(TASK INPUTS)

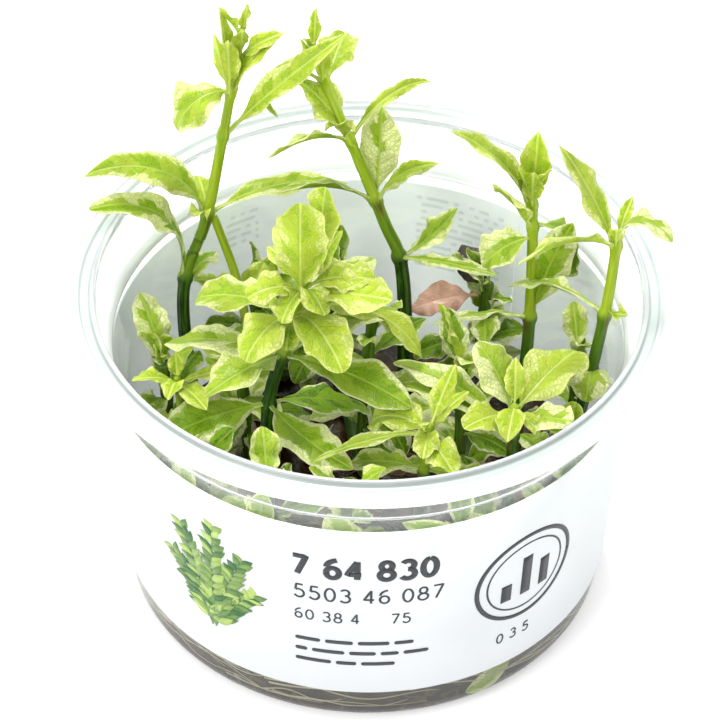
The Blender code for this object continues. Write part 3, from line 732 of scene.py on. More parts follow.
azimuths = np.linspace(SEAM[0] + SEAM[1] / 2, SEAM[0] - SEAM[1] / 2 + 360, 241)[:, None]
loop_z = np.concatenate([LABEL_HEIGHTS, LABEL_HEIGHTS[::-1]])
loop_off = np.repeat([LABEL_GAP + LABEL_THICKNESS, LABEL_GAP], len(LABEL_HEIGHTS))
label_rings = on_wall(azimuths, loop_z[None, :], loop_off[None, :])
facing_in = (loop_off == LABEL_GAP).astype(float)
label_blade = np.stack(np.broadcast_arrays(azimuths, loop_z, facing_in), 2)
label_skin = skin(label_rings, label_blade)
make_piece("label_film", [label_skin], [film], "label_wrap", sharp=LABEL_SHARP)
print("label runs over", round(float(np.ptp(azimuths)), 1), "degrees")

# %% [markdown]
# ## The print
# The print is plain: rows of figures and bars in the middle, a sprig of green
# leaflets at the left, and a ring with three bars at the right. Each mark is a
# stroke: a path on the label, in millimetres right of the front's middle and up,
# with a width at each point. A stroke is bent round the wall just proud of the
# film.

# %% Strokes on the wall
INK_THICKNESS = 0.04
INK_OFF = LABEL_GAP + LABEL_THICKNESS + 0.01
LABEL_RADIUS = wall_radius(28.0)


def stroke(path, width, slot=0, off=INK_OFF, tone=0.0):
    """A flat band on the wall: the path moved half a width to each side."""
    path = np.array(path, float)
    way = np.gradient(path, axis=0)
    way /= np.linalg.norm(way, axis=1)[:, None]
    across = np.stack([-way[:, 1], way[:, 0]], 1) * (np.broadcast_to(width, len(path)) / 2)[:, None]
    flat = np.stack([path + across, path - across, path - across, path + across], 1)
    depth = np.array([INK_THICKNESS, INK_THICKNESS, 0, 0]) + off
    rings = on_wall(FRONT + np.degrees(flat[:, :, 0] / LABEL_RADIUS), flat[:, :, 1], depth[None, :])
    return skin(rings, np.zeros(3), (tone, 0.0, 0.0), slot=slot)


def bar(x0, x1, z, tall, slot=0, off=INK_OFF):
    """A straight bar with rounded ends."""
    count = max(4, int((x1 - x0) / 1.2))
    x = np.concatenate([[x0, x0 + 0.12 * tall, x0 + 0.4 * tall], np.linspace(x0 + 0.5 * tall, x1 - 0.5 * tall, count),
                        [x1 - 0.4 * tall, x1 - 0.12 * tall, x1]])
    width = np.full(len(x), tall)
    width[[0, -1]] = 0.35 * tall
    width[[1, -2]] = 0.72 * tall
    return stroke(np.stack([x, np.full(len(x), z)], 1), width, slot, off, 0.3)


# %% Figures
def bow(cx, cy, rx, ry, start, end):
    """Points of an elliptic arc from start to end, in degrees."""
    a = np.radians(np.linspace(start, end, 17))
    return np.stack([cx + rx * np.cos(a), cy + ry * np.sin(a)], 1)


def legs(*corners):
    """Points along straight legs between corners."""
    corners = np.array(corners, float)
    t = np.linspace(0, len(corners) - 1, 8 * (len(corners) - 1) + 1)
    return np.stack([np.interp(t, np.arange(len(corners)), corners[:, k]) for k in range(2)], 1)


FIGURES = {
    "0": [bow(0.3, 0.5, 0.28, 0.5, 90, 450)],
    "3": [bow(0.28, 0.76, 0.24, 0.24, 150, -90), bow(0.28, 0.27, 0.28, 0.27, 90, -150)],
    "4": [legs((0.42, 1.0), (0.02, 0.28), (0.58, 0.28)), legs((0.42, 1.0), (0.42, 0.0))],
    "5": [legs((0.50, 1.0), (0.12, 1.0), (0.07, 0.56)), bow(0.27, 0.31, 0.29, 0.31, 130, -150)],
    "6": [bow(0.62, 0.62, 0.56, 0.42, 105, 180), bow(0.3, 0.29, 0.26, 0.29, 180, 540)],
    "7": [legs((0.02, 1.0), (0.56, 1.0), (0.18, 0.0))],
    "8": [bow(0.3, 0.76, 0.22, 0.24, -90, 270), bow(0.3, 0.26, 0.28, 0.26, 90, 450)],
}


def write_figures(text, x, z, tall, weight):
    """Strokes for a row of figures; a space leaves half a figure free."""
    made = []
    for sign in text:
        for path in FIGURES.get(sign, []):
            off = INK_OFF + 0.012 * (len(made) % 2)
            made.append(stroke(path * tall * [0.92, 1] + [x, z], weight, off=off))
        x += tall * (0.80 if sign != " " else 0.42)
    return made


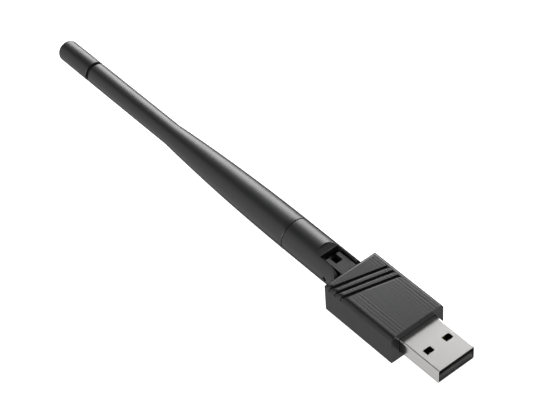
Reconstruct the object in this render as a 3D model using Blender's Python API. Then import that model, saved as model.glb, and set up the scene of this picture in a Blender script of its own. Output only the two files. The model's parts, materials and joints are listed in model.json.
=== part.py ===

(STATED EXERCISE) Show every line in the entries where the string "from" occurs.

(COMPLETE OUTPUT)
The Blender code for this object continues. Write part 3, from line 732 of scene.py on. More parts follow.
    """Points of an elliptic arc from start to end, in degrees."""